Goal of the exercise ->
Copy every line, leaving nothing out and adding nothing.

Given material ->
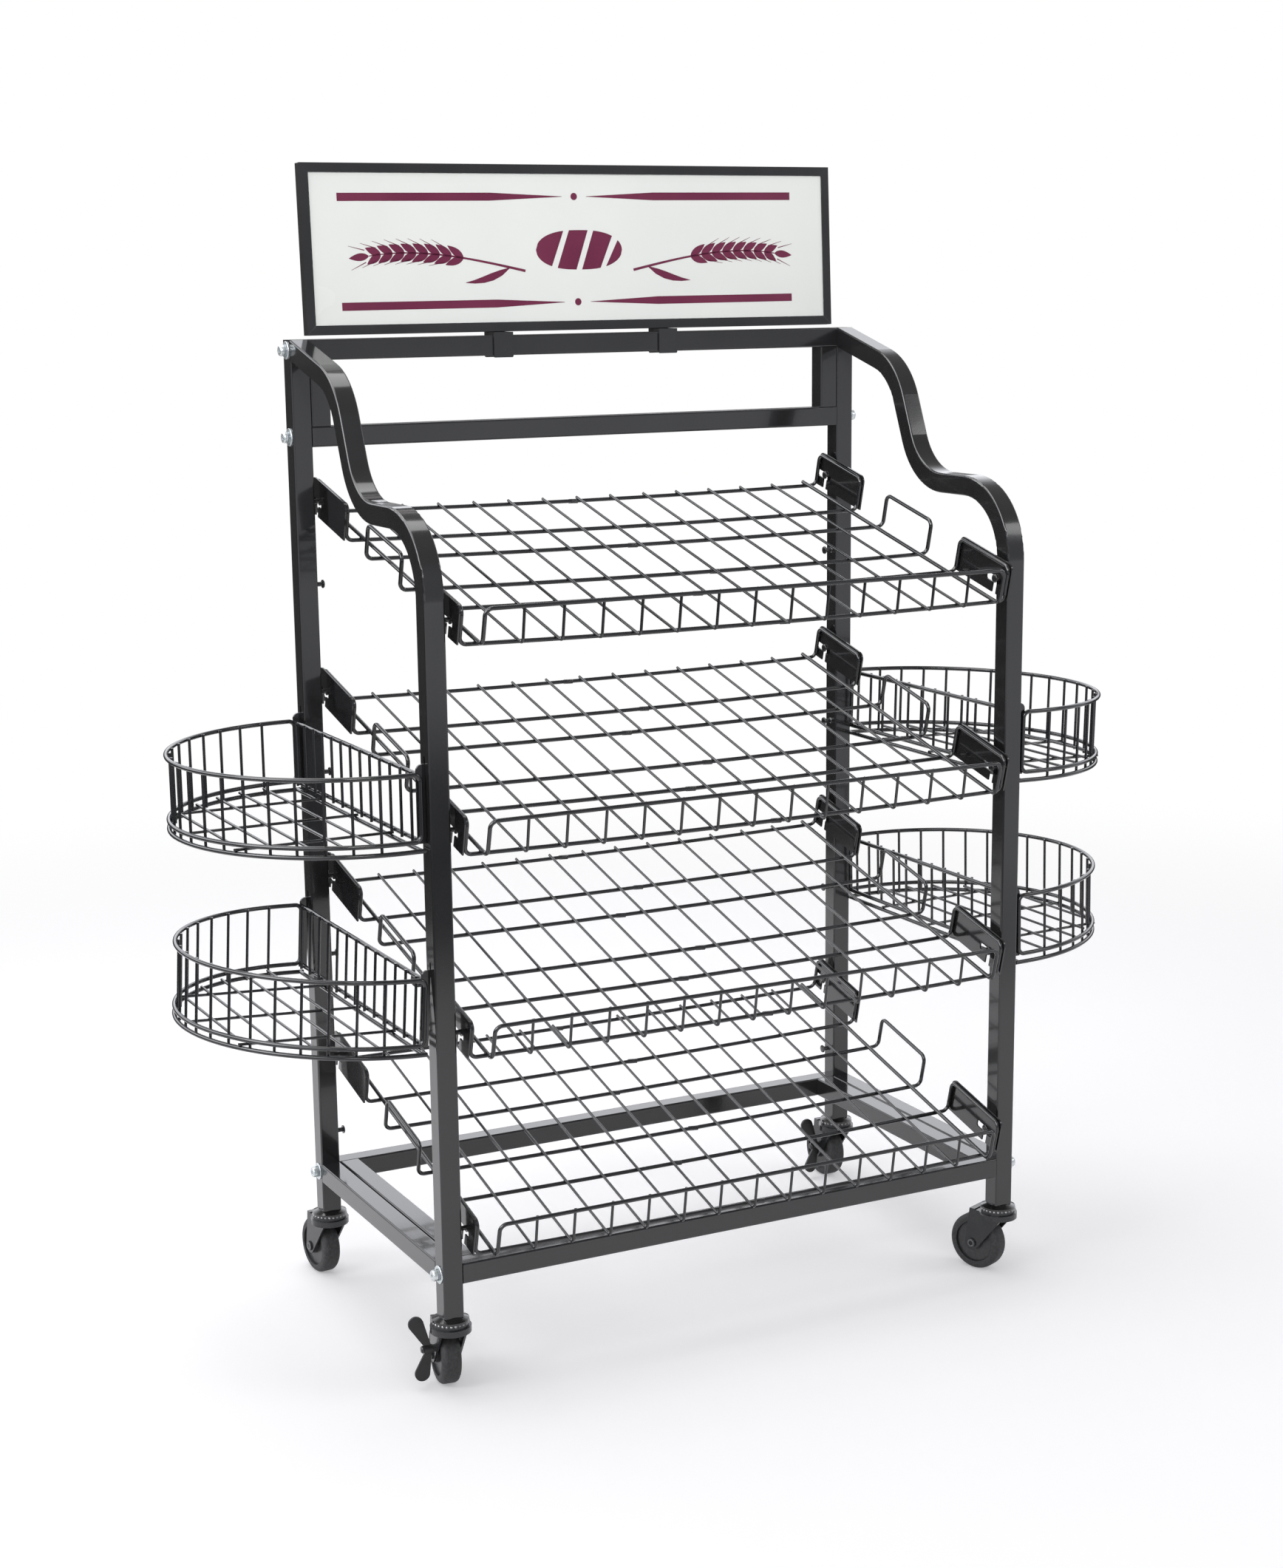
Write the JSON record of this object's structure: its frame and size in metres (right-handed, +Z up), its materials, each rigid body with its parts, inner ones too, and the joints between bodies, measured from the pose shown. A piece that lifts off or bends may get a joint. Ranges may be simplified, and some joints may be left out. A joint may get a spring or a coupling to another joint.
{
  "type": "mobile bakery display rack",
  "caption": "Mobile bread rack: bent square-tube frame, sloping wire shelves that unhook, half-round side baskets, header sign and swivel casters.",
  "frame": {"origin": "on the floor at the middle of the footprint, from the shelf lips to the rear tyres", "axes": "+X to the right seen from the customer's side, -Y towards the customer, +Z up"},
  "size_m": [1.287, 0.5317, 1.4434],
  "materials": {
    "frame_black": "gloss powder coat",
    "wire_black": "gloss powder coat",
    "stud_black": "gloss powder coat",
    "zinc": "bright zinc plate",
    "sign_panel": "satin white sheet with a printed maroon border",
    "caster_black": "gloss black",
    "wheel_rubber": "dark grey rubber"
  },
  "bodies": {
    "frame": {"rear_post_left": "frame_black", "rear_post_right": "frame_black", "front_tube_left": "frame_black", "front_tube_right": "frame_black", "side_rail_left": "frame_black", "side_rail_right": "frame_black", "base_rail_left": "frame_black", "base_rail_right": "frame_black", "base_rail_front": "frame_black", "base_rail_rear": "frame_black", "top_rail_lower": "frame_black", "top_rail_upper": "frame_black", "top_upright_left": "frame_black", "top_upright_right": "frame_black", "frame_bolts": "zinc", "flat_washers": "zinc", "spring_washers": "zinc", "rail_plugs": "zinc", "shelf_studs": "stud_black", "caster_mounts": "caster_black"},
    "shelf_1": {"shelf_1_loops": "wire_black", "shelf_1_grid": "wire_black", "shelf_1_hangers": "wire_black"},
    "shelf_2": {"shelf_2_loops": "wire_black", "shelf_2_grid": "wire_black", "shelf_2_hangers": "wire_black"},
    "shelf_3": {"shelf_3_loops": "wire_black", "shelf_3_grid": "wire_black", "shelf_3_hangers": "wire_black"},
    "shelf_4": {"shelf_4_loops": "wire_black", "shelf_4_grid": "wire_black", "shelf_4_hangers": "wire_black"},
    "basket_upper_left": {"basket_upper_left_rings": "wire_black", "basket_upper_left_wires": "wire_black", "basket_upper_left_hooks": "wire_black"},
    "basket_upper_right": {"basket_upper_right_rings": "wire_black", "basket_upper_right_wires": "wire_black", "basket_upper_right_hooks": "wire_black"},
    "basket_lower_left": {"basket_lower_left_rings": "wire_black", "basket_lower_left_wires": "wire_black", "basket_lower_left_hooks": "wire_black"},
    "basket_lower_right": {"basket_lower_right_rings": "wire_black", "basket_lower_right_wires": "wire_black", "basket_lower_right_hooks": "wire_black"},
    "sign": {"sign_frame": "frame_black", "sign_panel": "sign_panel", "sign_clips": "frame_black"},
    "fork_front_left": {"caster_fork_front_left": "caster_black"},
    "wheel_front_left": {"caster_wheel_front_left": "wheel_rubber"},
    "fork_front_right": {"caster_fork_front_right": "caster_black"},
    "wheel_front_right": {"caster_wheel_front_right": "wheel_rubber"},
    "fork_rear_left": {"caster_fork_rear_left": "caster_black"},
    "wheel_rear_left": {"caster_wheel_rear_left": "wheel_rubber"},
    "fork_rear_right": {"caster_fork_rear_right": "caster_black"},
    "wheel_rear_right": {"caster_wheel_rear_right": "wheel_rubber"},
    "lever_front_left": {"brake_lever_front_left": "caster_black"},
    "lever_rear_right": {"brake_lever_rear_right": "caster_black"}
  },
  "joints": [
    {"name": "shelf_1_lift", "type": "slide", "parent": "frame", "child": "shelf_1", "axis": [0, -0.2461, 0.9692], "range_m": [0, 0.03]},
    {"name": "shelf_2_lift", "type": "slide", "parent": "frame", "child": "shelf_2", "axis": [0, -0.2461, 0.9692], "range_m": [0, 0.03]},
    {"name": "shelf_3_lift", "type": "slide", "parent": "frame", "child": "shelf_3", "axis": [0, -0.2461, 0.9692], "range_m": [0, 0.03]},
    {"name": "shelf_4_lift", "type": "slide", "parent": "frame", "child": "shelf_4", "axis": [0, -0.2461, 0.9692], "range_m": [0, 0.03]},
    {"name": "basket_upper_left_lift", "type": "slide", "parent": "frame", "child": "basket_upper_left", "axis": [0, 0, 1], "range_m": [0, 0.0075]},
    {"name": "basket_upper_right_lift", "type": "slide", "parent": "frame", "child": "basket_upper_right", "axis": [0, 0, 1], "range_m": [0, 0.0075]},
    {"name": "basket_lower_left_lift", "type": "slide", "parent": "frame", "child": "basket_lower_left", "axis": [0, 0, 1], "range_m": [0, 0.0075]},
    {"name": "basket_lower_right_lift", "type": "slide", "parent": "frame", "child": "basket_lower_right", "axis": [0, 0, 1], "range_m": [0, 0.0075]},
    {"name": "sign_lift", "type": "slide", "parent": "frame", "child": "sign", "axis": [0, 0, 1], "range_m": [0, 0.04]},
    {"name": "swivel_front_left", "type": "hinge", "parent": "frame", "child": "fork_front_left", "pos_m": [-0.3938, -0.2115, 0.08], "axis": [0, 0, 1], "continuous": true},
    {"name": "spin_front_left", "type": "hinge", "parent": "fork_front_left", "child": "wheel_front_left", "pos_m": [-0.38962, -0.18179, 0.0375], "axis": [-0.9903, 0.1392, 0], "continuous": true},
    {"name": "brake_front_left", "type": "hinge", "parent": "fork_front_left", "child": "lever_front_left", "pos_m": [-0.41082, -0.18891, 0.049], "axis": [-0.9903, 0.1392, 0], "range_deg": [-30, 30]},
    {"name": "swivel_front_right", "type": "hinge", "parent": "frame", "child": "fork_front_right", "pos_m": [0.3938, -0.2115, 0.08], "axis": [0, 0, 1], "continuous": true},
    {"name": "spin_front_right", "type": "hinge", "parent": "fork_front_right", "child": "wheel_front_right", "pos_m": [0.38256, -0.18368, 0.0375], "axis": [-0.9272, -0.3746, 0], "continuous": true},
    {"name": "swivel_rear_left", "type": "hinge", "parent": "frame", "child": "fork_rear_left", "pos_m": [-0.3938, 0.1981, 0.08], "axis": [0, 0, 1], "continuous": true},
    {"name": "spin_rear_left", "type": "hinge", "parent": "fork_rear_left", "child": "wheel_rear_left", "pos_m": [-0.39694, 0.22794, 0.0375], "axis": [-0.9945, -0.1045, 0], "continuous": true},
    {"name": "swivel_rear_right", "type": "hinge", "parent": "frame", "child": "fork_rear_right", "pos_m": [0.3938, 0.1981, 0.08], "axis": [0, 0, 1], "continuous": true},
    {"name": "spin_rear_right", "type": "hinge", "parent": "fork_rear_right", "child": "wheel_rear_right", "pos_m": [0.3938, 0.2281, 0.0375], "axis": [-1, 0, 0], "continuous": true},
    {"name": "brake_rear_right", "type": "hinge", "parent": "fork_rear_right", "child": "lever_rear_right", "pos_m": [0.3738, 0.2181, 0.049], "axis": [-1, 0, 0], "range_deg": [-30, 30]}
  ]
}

Finished exercise ->
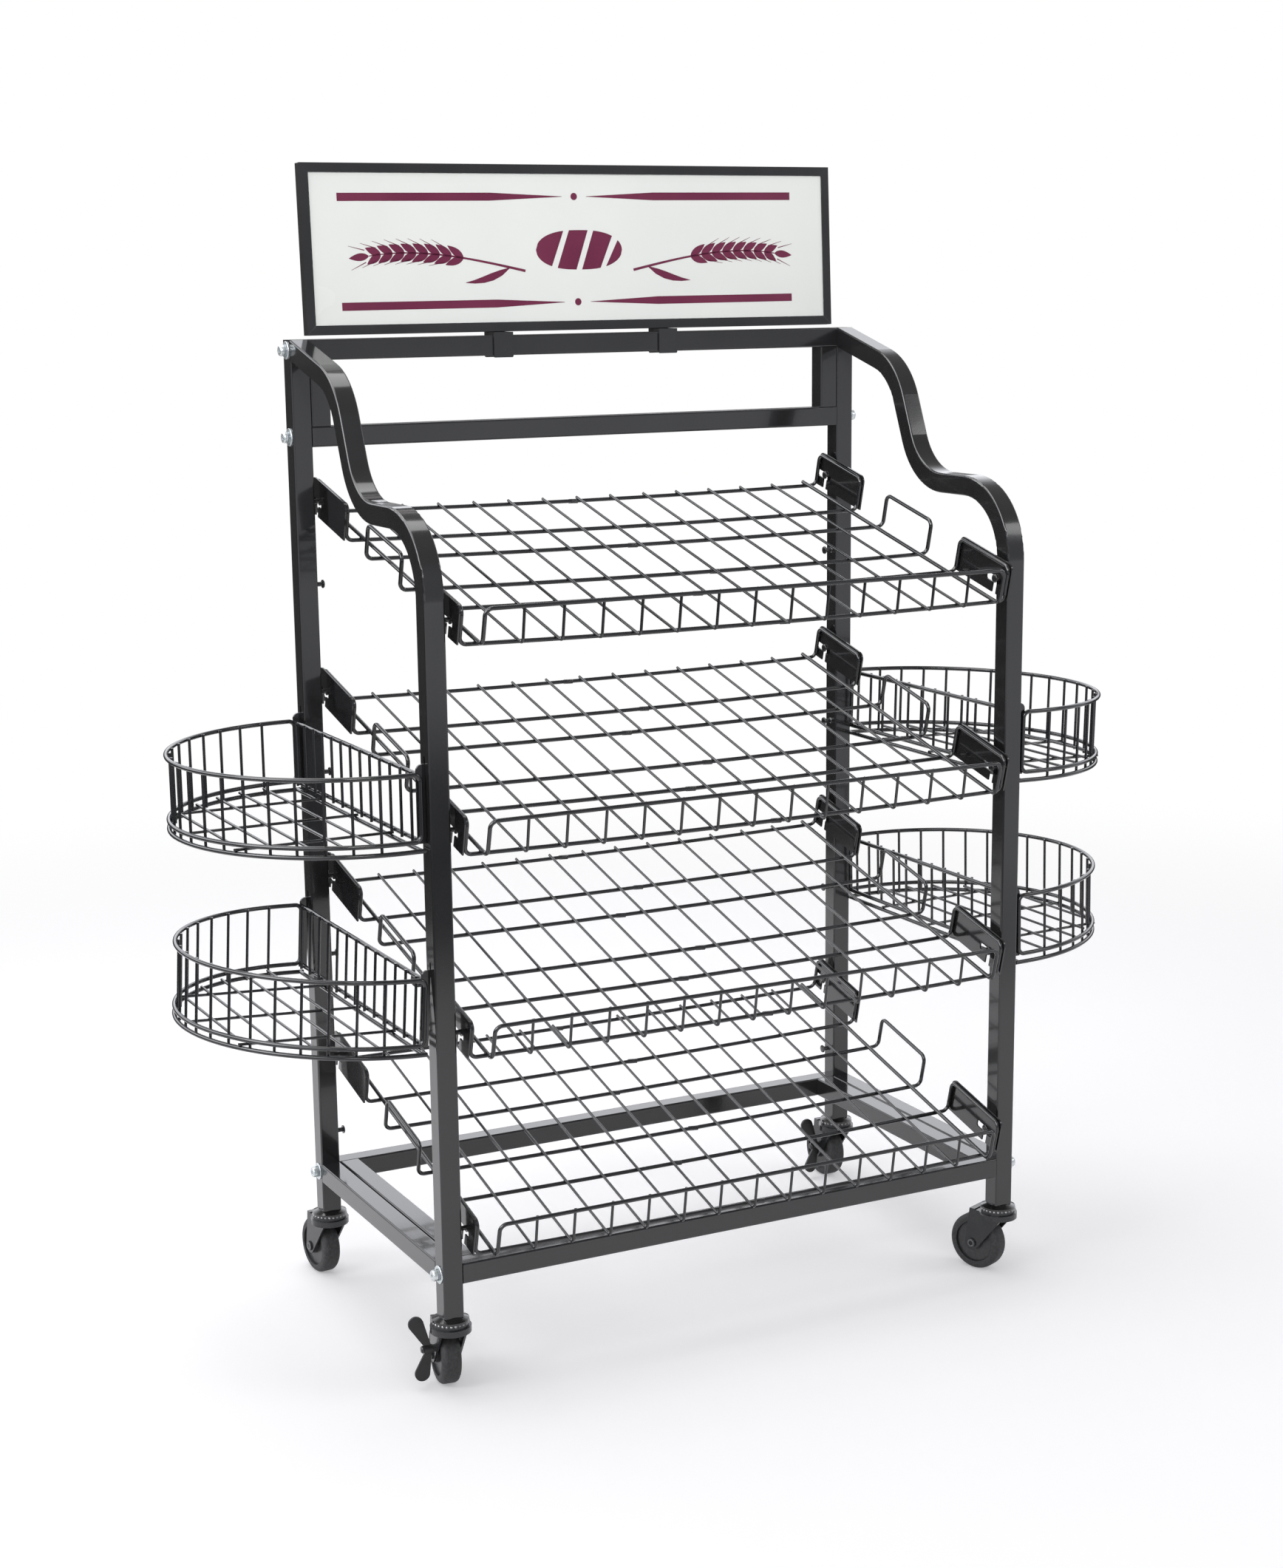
Write the JSON record of this object's structure: its frame and size in metres (right-handed, +Z up), its materials, each rigid body with its parts, inner ones too, and the joints between bodies, measured from the pose shown. A piece that lifts off or bends may get a joint. Ranges may be simplified, and some joints may be left out. A joint may get a spring or a coupling to another joint.
{
  "type": "mobile bakery display rack",
  "caption": "Mobile bread rack: bent square-tube frame, sloping wire shelves that unhook, half-round side baskets, header sign and swivel casters.",
  "frame": {"origin": "on the floor at the middle of the footprint, from the shelf lips to the rear tyres", "axes": "+X to the right seen from the customer's side, -Y towards the customer, +Z up"},
  "size_m": [1.287, 0.5317, 1.4434],
  "materials": {
    "frame_black": "gloss powder coat",
    "wire_black": "gloss powder coat",
    "stud_black": "gloss powder coat",
    "zinc": "bright zinc plate",
    "sign_panel": "satin white sheet with a printed maroon border",
    "caster_black": "gloss black",
    "wheel_rubber": "dark grey rubber"
  },
  "bodies": {
    "frame": {"rear_post_left": "frame_black", "rear_post_right": "frame_black", "front_tube_left": "frame_black", "front_tube_right": "frame_black", "side_rail_left": "frame_black", "side_rail_right": "frame_black", "base_rail_left": "frame_black", "base_rail_right": "frame_black", "base_rail_front": "frame_black", "base_rail_rear": "frame_black", "top_rail_lower": "frame_black", "top_rail_upper": "frame_black", "top_upright_left": "frame_black", "top_upright_right": "frame_black", "frame_bolts": "zinc", "flat_washers": "zinc", "spring_washers": "zinc", "rail_plugs": "zinc", "shelf_studs": "stud_black", "caster_mounts": "caster_black"},
    "shelf_1": {"shelf_1_loops": "wire_black", "shelf_1_grid": "wire_black", "shelf_1_hangers": "wire_black"},
    "shelf_2": {"shelf_2_loops": "wire_black", "shelf_2_grid": "wire_black", "shelf_2_hangers": "wire_black"},
    "shelf_3": {"shelf_3_loops": "wire_black", "shelf_3_grid": "wire_black", "shelf_3_hangers": "wire_black"},
    "shelf_4": {"shelf_4_loops": "wire_black", "shelf_4_grid": "wire_black", "shelf_4_hangers": "wire_black"},
    "basket_upper_left": {"basket_upper_left_rings": "wire_black", "basket_upper_left_wires": "wire_black", "basket_upper_left_hooks": "wire_black"},
    "basket_upper_right": {"basket_upper_right_rings": "wire_black", "basket_upper_right_wires": "wire_black", "basket_upper_right_hooks": "wire_black"},
    "basket_lower_left": {"basket_lower_left_rings": "wire_black", "basket_lower_left_wires": "wire_black", "basket_lower_left_hooks": "wire_black"},
    "basket_lower_right": {"basket_lower_right_rings": "wire_black", "basket_lower_right_wires": "wire_black", "basket_lower_right_hooks": "wire_black"},
    "sign": {"sign_frame": "frame_black", "sign_panel": "sign_panel", "sign_clips": "frame_black"},
    "fork_front_left": {"caster_fork_front_left": "caster_black"},
    "wheel_front_left": {"caster_wheel_front_left": "wheel_rubber"},
    "fork_front_right": {"caster_fork_front_right": "caster_black"},
    "wheel_front_right": {"caster_wheel_front_right": "wheel_rubber"},
    "fork_rear_left": {"caster_fork_rear_left": "caster_black"},
    "wheel_rear_left": {"caster_wheel_rear_left": "wheel_rubber"},
    "fork_rear_right": {"caster_fork_rear_right": "caster_black"},
    "wheel_rear_right": {"caster_wheel_rear_right": "wheel_rubber"},
    "lever_front_left": {"brake_lever_front_left": "caster_black"},
    "lever_rear_right": {"brake_lever_rear_right": "caster_black"}
  },
  "joints": [
    {"name": "shelf_1_lift", "type": "slide", "parent": "frame", "child": "shelf_1", "axis": [0, -0.2461, 0.9692], "range_m": [0, 0.03]},
    {"name": "shelf_2_lift", "type": "slide", "parent": "frame", "child": "shelf_2", "axis": [0, -0.2461, 0.9692], "range_m": [0, 0.03]},
    {"name": "shelf_3_lift", "type": "slide", "parent": "frame", "child": "shelf_3", "axis": [0, -0.2461, 0.9692], "range_m": [0, 0.03]},
    {"name": "shelf_4_lift", "type": "slide", "parent": "frame", "child": "shelf_4", "axis": [0, -0.2461, 0.9692], "range_m": [0, 0.03]},
    {"name": "basket_upper_left_lift", "type": "slide", "parent": "frame", "child": "basket_upper_left", "axis": [0, 0, 1], "range_m": [0, 0.0075]},
    {"name": "basket_upper_right_lift", "type": "slide", "parent": "frame", "child": "basket_upper_right", "axis": [0, 0, 1], "range_m": [0, 0.0075]},
    {"name": "basket_lower_left_lift", "type": "slide", "parent": "frame", "child": "basket_lower_left", "axis": [0, 0, 1], "range_m": [0, 0.0075]},
    {"name": "basket_lower_right_lift", "type": "slide", "parent": "frame", "child": "basket_lower_right", "axis": [0, 0, 1], "range_m": [0, 0.0075]},
    {"name": "sign_lift", "type": "slide", "parent": "frame", "child": "sign", "axis": [0, 0, 1], "range_m": [0, 0.04]},
    {"name": "swivel_front_left", "type": "hinge", "parent": "frame", "child": "fork_front_left", "pos_m": [-0.3938, -0.2115, 0.08], "axis": [0, 0, 1], "continuous": true},
    {"name": "spin_front_left", "type": "hinge", "parent": "fork_front_left", "child": "wheel_front_left", "pos_m": [-0.38962, -0.18179, 0.0375], "axis": [-0.9903, 0.1392, 0], "continuous": true},
    {"name": "brake_front_left", "type": "hinge", "parent": "fork_front_left", "child": "lever_front_left", "pos_m": [-0.41082, -0.18891, 0.049], "axis": [-0.9903, 0.1392, 0], "range_deg": [-30, 30]},
    {"name": "swivel_front_right", "type": "hinge", "parent": "frame", "child": "fork_front_right", "pos_m": [0.3938, -0.2115, 0.08], "axis": [0, 0, 1], "continuous": true},
    {"name": "spin_front_right", "type": "hinge", "parent": "fork_front_right", "child": "wheel_front_right", "pos_m": [0.38256, -0.18368, 0.0375], "axis": [-0.9272, -0.3746, 0], "continuous": true},
    {"name": "swivel_rear_left", "type": "hinge", "parent": "frame", "child": "fork_rear_left", "pos_m": [-0.3938, 0.1981, 0.08], "axis": [0, 0, 1], "continuous": true},
    {"name": "spin_rear_left", "type": "hinge", "parent": "fork_rear_left", "child": "wheel_rear_left", "pos_m": [-0.39694, 0.22794, 0.0375], "axis": [-0.9945, -0.1045, 0], "continuous": true},
    {"name": "swivel_rear_right", "type": "hinge", "parent": "frame", "child": "fork_rear_right", "pos_m": [0.3938, 0.1981, 0.08], "axis": [0, 0, 1], "continuous": true},
    {"name": "spin_rear_right", "type": "hinge", "parent": "fork_rear_right", "child": "wheel_rear_right", "pos_m": [0.3938, 0.2281, 0.0375], "axis": [-1, 0, 0], "continuous": true},
    {"name": "brake_rear_right", "type": "hinge", "parent": "fork_rear_right", "child": "lever_rear_right", "pos_m": [0.3738, 0.2181, 0.049], "axis": [-1, 0, 0], "range_deg": [-30, 30]}
  ]
}